SUPPLIED INFORMATION -

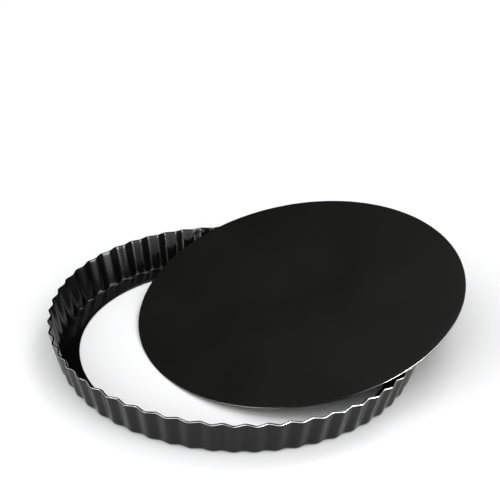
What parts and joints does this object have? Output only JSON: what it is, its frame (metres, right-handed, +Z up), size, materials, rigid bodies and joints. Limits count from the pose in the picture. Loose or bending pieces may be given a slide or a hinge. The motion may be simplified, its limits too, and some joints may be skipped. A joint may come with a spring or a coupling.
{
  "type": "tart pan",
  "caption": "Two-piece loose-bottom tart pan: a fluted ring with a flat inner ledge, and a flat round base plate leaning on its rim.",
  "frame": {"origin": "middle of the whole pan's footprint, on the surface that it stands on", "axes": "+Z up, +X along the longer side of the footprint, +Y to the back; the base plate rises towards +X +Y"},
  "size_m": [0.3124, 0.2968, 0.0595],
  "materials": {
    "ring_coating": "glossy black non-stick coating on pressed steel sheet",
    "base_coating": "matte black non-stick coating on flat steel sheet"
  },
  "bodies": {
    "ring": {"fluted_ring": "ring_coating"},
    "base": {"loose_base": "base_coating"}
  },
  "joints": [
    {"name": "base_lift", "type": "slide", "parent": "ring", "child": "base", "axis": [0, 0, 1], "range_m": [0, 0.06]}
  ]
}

--

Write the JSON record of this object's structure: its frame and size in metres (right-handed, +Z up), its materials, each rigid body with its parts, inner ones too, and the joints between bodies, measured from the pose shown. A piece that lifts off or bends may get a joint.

* * *

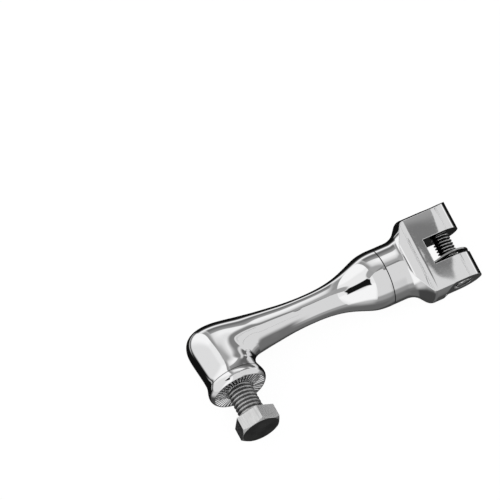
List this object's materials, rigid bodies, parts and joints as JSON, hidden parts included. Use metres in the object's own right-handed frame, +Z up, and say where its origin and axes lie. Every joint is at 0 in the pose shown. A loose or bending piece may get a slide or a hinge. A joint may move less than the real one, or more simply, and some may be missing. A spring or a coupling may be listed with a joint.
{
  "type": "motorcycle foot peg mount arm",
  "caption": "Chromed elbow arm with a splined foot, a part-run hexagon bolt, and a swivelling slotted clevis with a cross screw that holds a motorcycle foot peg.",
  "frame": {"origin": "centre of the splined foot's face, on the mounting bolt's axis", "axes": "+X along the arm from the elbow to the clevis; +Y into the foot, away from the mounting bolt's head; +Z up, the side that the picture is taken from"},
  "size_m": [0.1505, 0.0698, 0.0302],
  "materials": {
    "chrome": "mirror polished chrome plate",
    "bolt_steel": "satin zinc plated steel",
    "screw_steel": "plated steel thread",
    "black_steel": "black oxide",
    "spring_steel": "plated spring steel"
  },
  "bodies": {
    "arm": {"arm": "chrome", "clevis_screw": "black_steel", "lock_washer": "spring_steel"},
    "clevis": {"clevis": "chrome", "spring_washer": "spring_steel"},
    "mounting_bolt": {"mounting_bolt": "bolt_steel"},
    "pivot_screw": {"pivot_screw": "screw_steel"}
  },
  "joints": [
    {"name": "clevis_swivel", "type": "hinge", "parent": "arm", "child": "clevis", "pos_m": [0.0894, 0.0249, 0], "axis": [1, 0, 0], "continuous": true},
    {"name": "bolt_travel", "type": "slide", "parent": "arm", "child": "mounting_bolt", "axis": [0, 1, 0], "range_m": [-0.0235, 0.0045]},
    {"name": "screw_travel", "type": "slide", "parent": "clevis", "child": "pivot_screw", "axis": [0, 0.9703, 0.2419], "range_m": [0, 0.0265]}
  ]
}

WRITTEN REQUEST - Going through the data above, count the lines where the string "pose" appears, and answer with only that number.

THE COMPLETED TASK - 3